- BRIEF -
Each line of the data that includes the string "joints" is to be copied out.

- SUPPLIED INFORMATION -

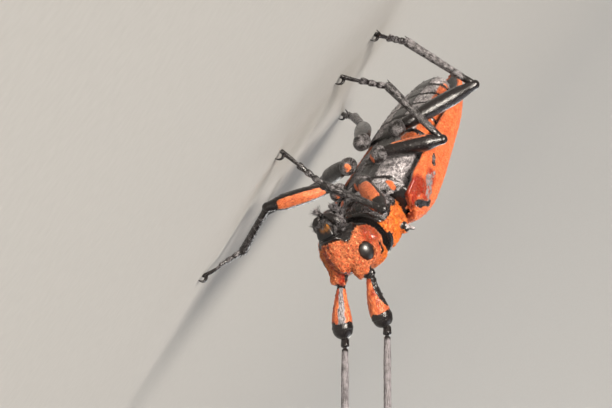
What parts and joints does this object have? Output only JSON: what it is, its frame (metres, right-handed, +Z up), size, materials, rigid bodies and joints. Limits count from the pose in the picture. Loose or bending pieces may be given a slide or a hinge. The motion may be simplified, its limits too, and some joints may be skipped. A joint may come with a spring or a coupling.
{
  "type": "red spotted longicorn beetle",
  "caption": "Life-size still model of a red and black longhorn beetle with a flat face, long feelers and spotted wing cases, standing tall and leaning on its legs.",
  "frame": {"origin": "middle of the bounding box, on the floor under the feet", "axes": "+Z up from the floor, head towards -Y, the animal's left side towards +X; the body leans to its left"},
  "size_m": [0.0256, 0.0406, 0.0331],
  "materials": {
    "velvet_red": "short velvety red pile lying flat on the shell",
    "shell_black": "glossy black shell with fine grey pile",
    "eye_black": "polished black compound eye",
    "scape_red": "orange-red pile over granular black shell",
    "mouth_amber": "glossy brown lip plate"
  },
  "bodies": {
    "root": {"head": "velvet_red", "eye_right": "eye_black", "eye_left": "eye_black", "labrum": "mouth_amber", "mandible_right": "shell_black", "mandible_left": "shell_black", "palp_right": "shell_black", "palp_left": "shell_black", "pronotum": "velvet_red", "scutellum": "velvet_red", "elytron_right": "velvet_red", "elytron_left": "velvet_red", "pterothorax": "shell_black", "abdomen": "shell_black", "fore_right_coxa": "shell_black", "fore_right_femur": "shell_black", "fore_right_tibia": "shell_black", "fore_right_tarsus": "shell_black", "mid_right_coxa": "shell_black", "mid_right_femur": "shell_black", "mid_right_tibia": "shell_black", "mid_right_tarsus": "shell_black", "hind_right_coxa": "shell_black", "hind_right_femur": "shell_black", "hind_right_tibia": "shell_black", "hind_right_tarsus": "shell_black", "fore_left_coxa": "shell_black", "fore_left_femur": "shell_black", "fore_left_tibia": "shell_black", "fore_left_tarsus": "shell_black", "mid_left_coxa": "shell_black", "mid_left_femur": "shell_black", "mid_left_tibia": "shell_black", "mid_left_tarsus": "shell_black", "hind_left_coxa": "shell_black", "hind_left_femur": "shell_black", "hind_left_tibia": "shell_black", "hind_left_tarsus": "shell_black", "feeler_right_scape": "scape_red", "feeler_right_pedicel": "shell_black", "feeler_right_third": "shell_black", "feeler_right_fourth": "shell_black", "feeler_right_middle": "shell_black", "feeler_right_outer": "shell_black", "feeler_right_tip": "shell_black", "feeler_left_scape": "scape_red", "feeler_left_pedicel": "shell_black", "feeler_left_third": "shell_black", "feeler_left_fourth": "shell_black", "feeler_left_middle": "shell_black", "feeler_left_outer": "shell_black", "feeler_left_tip": "shell_black"}
  },
  "joints": []
}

- EXERCISE ANSWER -
What parts and joints does this object have? Output only JSON: what it is, its frame (metres, right-handed, +Z up), size, materials, rigid bodies and joints. Limits count from the pose in the picture. Loose or bending pieces may be given a slide or a hinge. The motion may be simplified, its limits too, and some joints may be skipped. A joint may come with a spring or a coupling.
  "joints": []